Several politicians in France, in the USA, in the European Union and other places have already proven their global concern and raised their voices against the Azeri's aggressions in Artsakh, against the use of forbidden weapons there, against the Turkish intervention and the involvement of terrorists. However, only verbal condemnations are not sufficient, and the disaster continues. Political, economical and if needed even military sanctions are needed to stop Azerbaijan and Turkey from invading Armenian territories (e.g. by stopping military support and sales of weapons, by customs tariffs, by excluding from membership of an advantageous international body etc.). The City Council of Geneva has already adopted on 2 October 2020 a resolution (R-271), which condemns the Azeri military aggressions in Artsakh, accepts the right of Artsakh for its self-determination as well as requests to freeze Aliyevs' financial assets in Switzerland. It is time also for the other states, to go from condemnations and requests to clear actions supporting Artsakh.

Dr Mariam Kartashyan

[1] For more details on the history of Artsakh see Vahram Balayan (2002), Արցախի պատմությունը հնադարից մինչև մեր օրերը, Yerevan: Amaras.

[2] For further information on this see Ohannes Geukjian (2016), Ethnicity, Nationalism and Conflict in the South Caucasus.
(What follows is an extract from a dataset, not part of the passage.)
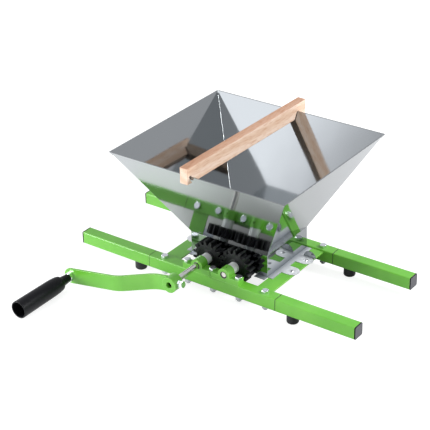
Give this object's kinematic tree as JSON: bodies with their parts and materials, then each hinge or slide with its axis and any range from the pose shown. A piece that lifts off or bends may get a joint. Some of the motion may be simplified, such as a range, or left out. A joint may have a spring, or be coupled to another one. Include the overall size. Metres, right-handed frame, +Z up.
{
  "type": "hand-cranked fruit crusher",
  "caption": "Hand-cranked fruit crusher: steel hopper on a low green rail frame, geared rollers turned by a crank, wooden bar across the mouth.",
  "frame": {"origin": "on the floor, under the centre of the whole machine's bounding box", "axes": "+X along the two rails, to the right seen from the crank side; +Y from the crank to the back; +Z up"},
  "size_m": [0.65, 0.605, 0.295],
  "materials": {
    "mirror_stainless": "mirror-polished stainless sheet",
    "green_powder_coat": "glossy apple-green powder coat",
    "black_steel": "black-painted steel",
    "black_plastic_cap": "moulded black plastic",
    "black_rubber": "moulded black rubber",
    "black_nylon_bush": "turned black nylon",
    "black_nylon": "moulded black nylon",
    "bright_steel": "turned bright steel",
    "key_steel": "drawn key steel",
    "aluminium_rivet": "plain aluminium",
    "beech_wood": "planed beech, unfinished",
    "black_grip_plastic": "satin moulded black plastic",
    "zinc_plated_steel": "bright zinc plating"
  },
  "bodies": {
    "frame": {"block_bolts": "zinc_plated_steel", "connector_bolts": "zinc_plated_steel", "foot_screws": "zinc_plated_steel", "front_centre_tube": "green_powder_coat", "front_left_block": "green_powder_coat", "front_left_bush": "black_nylon_bush", "front_left_connector": "black_steel", "front_left_end_cap": "black_plastic_cap", "front_left_extension": "green_powder_coat", "front_left_foot": "black_rubber", "front_right_block": "green_powder_coat", "front_right_bush": "black_nylon_bush", "front_right_connector": "black_steel", "front_right_end_cap": "black_plastic_cap", "front_right_extension": "green_powder_coat", "front_right_foot": "black_rubber", "hopper_funnel": "mirror_stainless", "hopper_neck": "mirror_stainless", "hopper_rivets": "aluminium_rivet", "left_cross_plate": "green_powder_coat", "left_guide_plate": "mirror_stainless", "rail_nuts": "zinc_plated_steel", "rail_washers": "zinc_plated_steel", "rear_centre_tube": "green_powder_coat", "rear_left_block": "green_powder_coat", "rear_left_bush": "black_nylon_bush", "rear_left_connector": "black_steel", "rear_left_end_cap": "black_plastic_cap", "rear_left_extension": "green_powder_coat", "rear_left_foot": "black_rubber", "rear_right_block": "green_powder_coat", "rear_right_bush": "black_nylon_bush", "rear_right_connector": "black_steel", "rear_right_end_cap": "black_plastic_cap", "rear_right_extension": "green_powder_coat", "rear_right_foot": "black_rubber", "right_cross_plate": "green_powder_coat", "right_guide_plate": "mirror_stainless"},
    "drive_train": {"drive_shaft": "bright_steel", "drive_keys": "key_steel", "drive_gear": "black_nylon", "drive_roller": "black_nylon", "drive_front_sleeve": "bright_steel", "drive_middle_sleeve": "bright_steel", "drive_rear_sleeve": "bright_steel", "crank_boss": "green_powder_coat", "crank_arm": "green_powder_coat", "crank_set_bolt": "zinc_plated_steel", "crank_lock_nut": "zinc_plated_steel", "handle_spindle": "zinc_plated_steel", "handle_nuts": "zinc_plated_steel"},
    "driven_train": {"driven_shaft": "bright_steel", "driven_keys": "key_steel", "driven_gear": "black_nylon", "driven_roller": "black_nylon", "driven_front_sleeve": "bright_steel", "driven_middle_sleeve": "bright_steel", "driven_rear_sleeve": "bright_steel"},
    "grip": {"handle_grip": "black_grip_plastic"},
    "bar": {"wooden_bar": "beech_wood"}
  },
  "joints": [
    {"name": "crank_spin", "type": "hinge", "parent": "frame", "child": "drive_train", "pos_m": [-0.032, -0.0226, 0.059], "axis": [0, 1, 0], "continuous": true},
    {"name": "driven_spin", "type": "hinge", "parent": "frame", "child": "driven_train", "pos_m": [0.032, -0.0226, 0.059], "axis": [0, 1, 0], "continuous": true},
    {"name": "grip_spin", "type": "hinge", "parent": "drive_train", "child": "grip", "pos_m": [-0.25696, -0.2186, 0.01893], "axis": [0, 1, 0], "continuous": true},
    {"name": "bar_slide", "type": "slide", "parent": "frame", "child": "bar", "axis": [1, 0, 0], "range_m": [-0.16, 0.185]}
  ],
  "couplings": [
    {"joint": "driven_spin", "follows": "crank_spin", "ratio": -1}
  ]
}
Nagorno-Karabak and the Legacy of Soviet Nationalities Policy, London/New York: Routledge, 66–71.

[3] Referring to the Armenian Genocide, Melson states: "It was in this context of exclusion and war that CUP made a decision to destroy the Armenians as a viable national community in Turkey and the pan-Turkic empire." Robert Melson, with a foreword by Leo Kuper (1996), Revolution and genocide: on the origins of the Armenian genocide and the Holocaust, Chicago/London: The University of Chicago Press, 139. See also Flavia Lattanzi / Emanuela Pistoia, eds. (2018), The Armenian massacres of 1915–1916. A Hundred Years Later. Open Questions and Tentative Answers in International Law (Studies in History of Law and Justice 15), Rome/Teramo: Springer, 68f.